And let's not even get into his stiff-arms. You do not want to be on the receiving end.
Because Henry is so big and athletic, we believe he's indestructible. At least until last season, when he suddenly wasn't.
Henry missed seven games last season with a foot injury. He returned for the Tennessee Titans' playoff opener and has had a healthy offseason, so he should be ready to go.
But his rushing yardage total at BetMGM is a very high 1,349.5. Only one player in the NFL had more than 1,259 yards last season. Of course, if Henry stayed healthy, he would have breezed past 1,350. So what do we do with Henry's over/under rushing total this season?
The case for the over on Derrick Henry's rushing yards
Since 2018, when the Tennessee Titans finally woke up and realized they should use the former Heisman Trophy-winning behemoth as a featured back in his third season, Henry has been a machine. Here are his per game averages the past three seasons: 102.7, 126.7, 117.1. It doesn't take long to do the math and figure out any of those three numbers push him well above 1,350 yards in a full season.
It's not like the Titans should be easing back on Henry, either. They traded top receiver A.J. Brown in the offseason, which presumably will mean more of a focus on the rushing game. The Titans don't have a great backup. They're not taking Henry off the field just to give carries to Dontrell Hilliard or rookie Hassan Haskins. They'll be used only when Henry needs to come off the field. It won't be voluntary.
Henry has the track record, talent and opportunity to beat 1,350 yards, even if it's a high number. It's hard to bet against that.
The case for the under on Henry's rushing yards
Henry has already beat the odds in some ways. Running backs have short shelf lives, and Henry has had remarkable workloads. That starts with a 395-carry (!) season at Alabama his final year there. He led the NFL in carries in 2019 and 2020 and had a career-high 27.4 carries per game last season before he got hurt. That's an astonishing pace. And when we count playoffs, he logged an unbelievable 484 touches during the 2019 season.
Henry will turn 29 years old in January, and by that age most running backs have slowed down. Even some really, really good running backs are well out of the league or at a journeyman stage by age 29.
Maybe last season's foot injury was the first sign of Henry breaking down. It's hard to buy that because he seems larger than life, but he's an NFL running back who has lapped the field in carries the past three seasons and is in his late-20s. He's in an offense that might not be able to take much pressure off him with a passing game. Who among the Titans receivers do you need to worry that much about? Henry will get all the attention this season, even more than usual.

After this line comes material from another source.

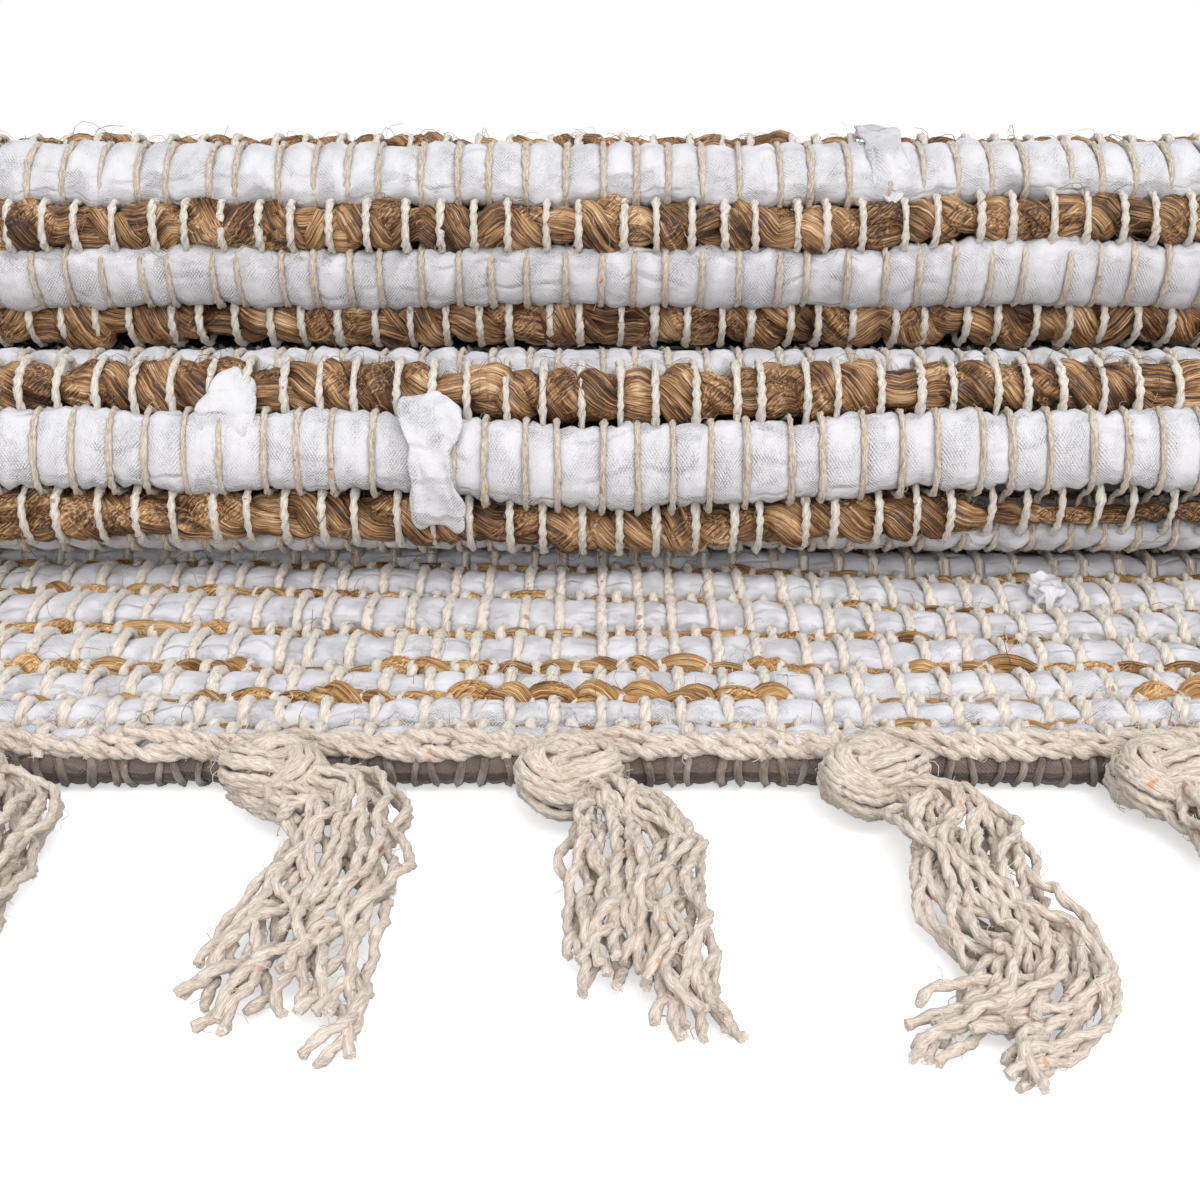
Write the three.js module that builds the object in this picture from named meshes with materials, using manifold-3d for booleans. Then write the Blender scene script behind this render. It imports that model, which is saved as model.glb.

And 1,350 yards is still a pretty big number.
It's not fun to bet against Henry, one of the most likable players in the NFL. It's also scary to bet against him because he's one of two backs, along with Jonathan Taylor, who could realistically rush for 1,800 yards or more this season. An under bet on him might end up looking dumber than trying to tackle him in the open field.
Still, I have to side to the under. When you bet an over on a season-long prop, especially at a high number, everything needs to go well. That player needs to play well and also stay healthy. I don't have that much concern about Henry as a player, though I think he could have some regression in an offense that might not be very good if the passing game doesn't find some answers. Then there's the chance he's finally breaking down a bit under the weight of so many carries through his career. That can't be discounted. Any disruption in his playing time and over 1,349.5 yards becomes a tough ask.
I'll lean toward the under on Henry. Even though it's frightening to bet against him.